Reproduce precisely the lines of the listing below, starting with the line that contains "node = cad_parts[name]" and stopping after the line that contains "node.data.materials.append(MATERIALS[material])"; include nothing else.

===

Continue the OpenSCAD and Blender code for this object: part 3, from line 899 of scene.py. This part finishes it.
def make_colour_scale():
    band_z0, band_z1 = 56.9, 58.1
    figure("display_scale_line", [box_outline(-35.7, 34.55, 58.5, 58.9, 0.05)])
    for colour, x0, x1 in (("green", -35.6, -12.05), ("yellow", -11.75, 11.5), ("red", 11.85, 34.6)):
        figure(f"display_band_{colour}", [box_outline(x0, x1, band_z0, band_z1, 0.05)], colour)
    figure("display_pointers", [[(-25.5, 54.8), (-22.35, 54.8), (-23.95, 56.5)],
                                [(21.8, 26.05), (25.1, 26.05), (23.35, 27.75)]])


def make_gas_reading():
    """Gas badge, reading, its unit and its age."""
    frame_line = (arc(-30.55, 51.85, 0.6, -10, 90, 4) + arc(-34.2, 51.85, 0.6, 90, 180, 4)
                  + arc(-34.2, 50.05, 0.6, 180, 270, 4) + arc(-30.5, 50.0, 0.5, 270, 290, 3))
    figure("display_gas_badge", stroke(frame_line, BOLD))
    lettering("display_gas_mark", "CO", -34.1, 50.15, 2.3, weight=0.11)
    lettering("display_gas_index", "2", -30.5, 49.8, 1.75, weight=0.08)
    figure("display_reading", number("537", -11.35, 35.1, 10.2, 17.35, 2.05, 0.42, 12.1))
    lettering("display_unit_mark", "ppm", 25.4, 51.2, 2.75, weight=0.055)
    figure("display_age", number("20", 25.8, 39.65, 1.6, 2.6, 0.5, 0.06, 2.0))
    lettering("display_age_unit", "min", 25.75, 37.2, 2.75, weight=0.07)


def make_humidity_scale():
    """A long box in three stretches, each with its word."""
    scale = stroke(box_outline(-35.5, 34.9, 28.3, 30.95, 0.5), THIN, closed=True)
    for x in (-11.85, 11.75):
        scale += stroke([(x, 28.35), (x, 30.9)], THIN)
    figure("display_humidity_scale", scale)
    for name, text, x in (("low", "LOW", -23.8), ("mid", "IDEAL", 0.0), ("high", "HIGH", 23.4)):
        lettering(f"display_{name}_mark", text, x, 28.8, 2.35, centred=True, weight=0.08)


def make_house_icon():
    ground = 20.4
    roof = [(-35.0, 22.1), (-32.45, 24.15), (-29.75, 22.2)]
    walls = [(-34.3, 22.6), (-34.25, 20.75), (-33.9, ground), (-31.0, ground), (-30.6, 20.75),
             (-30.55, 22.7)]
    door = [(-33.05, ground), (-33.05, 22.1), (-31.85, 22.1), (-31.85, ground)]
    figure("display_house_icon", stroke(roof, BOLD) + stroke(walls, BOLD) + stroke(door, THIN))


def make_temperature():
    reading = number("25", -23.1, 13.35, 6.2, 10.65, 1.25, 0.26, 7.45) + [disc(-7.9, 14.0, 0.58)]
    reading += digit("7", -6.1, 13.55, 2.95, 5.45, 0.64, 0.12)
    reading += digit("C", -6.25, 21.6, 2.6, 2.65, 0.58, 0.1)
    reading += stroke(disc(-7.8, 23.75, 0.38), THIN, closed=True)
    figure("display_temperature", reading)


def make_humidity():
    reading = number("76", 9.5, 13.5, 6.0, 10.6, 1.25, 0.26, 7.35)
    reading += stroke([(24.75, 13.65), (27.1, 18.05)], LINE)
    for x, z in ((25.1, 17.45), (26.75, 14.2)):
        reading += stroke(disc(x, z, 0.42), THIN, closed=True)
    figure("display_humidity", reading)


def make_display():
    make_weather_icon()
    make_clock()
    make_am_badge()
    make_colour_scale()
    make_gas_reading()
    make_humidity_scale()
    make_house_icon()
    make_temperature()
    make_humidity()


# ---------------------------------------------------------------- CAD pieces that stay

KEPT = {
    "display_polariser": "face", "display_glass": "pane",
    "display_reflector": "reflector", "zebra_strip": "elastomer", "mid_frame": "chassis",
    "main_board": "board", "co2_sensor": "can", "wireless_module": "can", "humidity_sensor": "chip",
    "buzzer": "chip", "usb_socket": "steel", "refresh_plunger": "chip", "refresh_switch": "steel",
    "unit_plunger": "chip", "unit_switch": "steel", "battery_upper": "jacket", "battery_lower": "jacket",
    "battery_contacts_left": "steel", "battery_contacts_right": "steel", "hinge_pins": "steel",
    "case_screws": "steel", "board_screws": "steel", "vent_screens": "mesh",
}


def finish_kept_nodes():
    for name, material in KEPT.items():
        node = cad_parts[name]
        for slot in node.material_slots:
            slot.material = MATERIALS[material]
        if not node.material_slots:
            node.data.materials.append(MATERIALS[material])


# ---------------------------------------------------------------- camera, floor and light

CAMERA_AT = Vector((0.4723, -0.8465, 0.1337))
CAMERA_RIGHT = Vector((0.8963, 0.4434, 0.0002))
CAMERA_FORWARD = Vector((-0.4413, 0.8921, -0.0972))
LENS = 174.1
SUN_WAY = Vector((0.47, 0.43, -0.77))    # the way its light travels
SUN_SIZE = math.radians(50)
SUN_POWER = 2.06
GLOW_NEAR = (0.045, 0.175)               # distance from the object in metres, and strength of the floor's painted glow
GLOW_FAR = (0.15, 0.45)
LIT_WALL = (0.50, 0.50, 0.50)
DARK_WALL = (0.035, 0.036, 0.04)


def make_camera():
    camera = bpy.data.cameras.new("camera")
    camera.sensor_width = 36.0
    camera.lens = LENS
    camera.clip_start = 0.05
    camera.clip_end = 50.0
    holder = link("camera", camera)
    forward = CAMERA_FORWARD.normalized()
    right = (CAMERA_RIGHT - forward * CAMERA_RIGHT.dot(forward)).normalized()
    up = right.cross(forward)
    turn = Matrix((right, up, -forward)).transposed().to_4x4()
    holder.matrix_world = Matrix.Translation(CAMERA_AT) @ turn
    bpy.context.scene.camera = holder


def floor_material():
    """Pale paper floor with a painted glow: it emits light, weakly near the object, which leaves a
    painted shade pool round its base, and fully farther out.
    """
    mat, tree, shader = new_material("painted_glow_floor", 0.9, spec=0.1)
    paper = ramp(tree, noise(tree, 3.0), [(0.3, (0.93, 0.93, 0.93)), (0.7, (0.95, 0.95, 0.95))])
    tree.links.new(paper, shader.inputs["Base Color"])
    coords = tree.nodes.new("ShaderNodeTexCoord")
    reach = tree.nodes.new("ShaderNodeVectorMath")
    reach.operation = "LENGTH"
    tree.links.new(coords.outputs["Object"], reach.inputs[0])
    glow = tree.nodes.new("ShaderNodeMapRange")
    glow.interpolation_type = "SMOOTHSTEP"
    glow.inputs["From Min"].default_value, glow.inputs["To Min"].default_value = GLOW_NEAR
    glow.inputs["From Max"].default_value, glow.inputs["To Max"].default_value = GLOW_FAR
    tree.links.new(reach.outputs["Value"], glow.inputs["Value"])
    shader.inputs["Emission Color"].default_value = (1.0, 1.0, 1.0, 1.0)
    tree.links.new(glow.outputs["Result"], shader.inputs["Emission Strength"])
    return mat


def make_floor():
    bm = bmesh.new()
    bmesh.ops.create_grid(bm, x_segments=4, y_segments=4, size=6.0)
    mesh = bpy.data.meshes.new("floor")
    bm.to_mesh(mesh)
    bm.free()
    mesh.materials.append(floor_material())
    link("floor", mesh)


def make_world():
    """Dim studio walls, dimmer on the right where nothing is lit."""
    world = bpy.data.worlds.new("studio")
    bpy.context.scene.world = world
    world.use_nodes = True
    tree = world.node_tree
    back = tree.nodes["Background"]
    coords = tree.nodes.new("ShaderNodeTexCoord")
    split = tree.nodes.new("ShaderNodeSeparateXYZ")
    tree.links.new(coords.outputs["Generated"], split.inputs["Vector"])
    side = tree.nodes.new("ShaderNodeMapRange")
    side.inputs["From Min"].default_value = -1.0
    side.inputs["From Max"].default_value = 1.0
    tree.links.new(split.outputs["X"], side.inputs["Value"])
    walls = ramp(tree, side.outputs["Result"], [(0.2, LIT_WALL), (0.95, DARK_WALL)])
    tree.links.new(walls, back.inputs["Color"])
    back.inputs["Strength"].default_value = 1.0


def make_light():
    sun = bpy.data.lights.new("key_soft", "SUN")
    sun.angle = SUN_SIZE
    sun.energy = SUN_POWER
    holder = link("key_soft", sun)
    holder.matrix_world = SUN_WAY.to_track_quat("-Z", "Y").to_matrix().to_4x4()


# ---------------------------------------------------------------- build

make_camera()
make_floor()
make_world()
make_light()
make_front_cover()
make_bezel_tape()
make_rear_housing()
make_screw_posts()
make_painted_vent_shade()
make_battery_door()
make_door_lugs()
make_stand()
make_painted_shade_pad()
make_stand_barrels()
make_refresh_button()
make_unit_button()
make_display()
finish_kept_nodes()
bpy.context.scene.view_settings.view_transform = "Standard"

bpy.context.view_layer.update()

===

** Output for this task **
        node = cad_parts[name]
        for slot in node.material_slots:
            slot.material = MATERIALS[material]
        if not node.material_slots:
            node.data.materials.append(MATERIALS[material])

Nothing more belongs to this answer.